Exercise prompt: Please give back word for word the lines below, from the first one through the one with "set its inputs.".

Input records:

•••••

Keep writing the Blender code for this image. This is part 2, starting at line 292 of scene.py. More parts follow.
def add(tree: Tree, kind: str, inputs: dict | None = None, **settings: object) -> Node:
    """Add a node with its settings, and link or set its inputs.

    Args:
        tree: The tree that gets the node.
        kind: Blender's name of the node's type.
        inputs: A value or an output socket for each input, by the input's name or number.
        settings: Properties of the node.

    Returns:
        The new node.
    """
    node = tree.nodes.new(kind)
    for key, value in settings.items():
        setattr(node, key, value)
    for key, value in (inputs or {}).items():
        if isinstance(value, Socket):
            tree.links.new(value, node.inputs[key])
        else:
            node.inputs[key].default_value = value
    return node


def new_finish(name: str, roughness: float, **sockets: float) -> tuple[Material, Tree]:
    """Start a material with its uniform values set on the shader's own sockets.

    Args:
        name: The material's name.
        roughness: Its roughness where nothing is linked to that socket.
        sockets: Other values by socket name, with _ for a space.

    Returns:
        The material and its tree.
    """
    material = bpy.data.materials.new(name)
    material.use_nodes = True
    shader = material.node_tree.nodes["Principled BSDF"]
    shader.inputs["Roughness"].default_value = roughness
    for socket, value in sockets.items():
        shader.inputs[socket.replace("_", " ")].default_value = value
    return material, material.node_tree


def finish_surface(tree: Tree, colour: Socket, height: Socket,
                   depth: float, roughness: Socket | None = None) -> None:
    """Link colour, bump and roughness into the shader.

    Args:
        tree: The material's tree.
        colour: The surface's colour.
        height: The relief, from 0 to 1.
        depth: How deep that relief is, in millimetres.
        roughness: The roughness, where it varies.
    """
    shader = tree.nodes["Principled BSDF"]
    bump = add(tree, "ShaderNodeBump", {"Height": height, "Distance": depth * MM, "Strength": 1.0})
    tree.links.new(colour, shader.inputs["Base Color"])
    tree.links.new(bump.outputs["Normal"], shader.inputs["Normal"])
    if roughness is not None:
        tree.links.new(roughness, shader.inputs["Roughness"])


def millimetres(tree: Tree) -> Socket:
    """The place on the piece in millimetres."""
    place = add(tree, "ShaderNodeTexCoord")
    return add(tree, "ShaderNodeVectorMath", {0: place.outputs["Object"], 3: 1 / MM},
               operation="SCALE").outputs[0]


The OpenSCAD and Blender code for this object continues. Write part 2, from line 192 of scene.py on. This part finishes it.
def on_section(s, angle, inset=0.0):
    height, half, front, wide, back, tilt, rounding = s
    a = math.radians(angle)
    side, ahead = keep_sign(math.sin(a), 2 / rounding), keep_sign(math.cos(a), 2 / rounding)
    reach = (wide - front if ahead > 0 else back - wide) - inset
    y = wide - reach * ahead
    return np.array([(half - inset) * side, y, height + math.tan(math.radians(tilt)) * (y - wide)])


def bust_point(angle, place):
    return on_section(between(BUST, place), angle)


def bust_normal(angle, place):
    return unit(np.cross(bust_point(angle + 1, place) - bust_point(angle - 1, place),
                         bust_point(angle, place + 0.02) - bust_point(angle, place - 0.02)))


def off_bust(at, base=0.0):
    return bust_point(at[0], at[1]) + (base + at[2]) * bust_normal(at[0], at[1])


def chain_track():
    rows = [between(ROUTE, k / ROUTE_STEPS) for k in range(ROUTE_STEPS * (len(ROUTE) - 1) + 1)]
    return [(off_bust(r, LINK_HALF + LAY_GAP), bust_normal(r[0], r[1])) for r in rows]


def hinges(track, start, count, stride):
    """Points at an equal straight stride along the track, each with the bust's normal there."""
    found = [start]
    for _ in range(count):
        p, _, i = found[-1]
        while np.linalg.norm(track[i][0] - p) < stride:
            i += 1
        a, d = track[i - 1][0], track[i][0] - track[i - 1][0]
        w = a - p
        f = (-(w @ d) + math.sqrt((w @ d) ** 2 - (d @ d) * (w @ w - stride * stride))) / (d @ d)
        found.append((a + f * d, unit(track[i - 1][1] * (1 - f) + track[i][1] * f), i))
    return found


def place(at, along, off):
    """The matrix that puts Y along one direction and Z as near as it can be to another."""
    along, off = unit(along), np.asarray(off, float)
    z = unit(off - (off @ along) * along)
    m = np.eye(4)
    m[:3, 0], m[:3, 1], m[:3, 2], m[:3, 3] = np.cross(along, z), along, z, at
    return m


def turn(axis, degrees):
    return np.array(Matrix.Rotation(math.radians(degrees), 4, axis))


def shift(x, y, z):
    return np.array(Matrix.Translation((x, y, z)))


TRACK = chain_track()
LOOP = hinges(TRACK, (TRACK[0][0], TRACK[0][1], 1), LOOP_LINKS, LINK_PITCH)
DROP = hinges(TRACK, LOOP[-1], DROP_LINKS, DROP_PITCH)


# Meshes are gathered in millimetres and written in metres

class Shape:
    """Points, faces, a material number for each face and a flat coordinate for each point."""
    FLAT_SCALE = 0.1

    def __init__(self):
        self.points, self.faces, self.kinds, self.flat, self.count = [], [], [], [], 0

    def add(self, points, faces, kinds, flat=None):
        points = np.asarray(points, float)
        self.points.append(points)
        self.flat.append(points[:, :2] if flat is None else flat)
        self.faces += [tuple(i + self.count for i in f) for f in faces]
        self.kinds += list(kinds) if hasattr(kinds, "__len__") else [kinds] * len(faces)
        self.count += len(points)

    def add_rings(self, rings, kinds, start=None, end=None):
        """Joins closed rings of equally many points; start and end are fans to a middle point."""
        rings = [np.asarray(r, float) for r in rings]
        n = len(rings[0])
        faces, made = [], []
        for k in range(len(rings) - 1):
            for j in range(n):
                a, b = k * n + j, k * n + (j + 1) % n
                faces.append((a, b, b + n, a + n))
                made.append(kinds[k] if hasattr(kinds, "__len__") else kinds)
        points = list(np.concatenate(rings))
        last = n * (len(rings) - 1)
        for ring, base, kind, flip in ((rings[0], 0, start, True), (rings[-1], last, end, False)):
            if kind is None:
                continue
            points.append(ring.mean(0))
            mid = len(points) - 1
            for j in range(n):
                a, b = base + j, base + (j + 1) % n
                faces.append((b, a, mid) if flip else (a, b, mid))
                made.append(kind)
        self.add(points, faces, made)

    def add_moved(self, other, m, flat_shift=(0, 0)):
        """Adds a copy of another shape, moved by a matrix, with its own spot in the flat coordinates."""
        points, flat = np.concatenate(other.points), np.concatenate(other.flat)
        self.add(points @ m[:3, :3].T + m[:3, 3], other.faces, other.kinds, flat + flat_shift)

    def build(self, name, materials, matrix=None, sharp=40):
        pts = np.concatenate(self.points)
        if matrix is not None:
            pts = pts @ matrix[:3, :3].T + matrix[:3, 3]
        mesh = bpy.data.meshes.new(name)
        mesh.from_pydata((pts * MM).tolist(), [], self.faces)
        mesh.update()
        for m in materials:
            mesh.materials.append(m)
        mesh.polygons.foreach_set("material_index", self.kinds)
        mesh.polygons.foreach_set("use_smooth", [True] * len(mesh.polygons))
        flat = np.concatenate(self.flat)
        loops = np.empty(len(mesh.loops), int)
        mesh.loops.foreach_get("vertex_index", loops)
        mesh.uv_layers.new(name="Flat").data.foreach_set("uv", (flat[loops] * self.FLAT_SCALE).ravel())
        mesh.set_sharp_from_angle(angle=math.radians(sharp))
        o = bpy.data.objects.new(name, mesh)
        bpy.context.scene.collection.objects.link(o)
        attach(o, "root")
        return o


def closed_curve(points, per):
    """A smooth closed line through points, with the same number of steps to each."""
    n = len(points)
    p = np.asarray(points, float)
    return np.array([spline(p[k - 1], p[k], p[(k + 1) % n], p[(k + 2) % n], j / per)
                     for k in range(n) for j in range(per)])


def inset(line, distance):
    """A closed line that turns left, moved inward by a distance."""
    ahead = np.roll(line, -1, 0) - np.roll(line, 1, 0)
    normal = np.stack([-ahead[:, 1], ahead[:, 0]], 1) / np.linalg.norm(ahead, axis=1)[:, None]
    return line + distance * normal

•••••

Exercise output:
Keep writing the Blender code for this image. This is part 2, starting at line 292 of scene.py. More parts follow.
def add(tree: Tree, kind: str, inputs: dict | None = None, **settings: object) -> Node:
    """Add a node with its settings, and link or set its inputs.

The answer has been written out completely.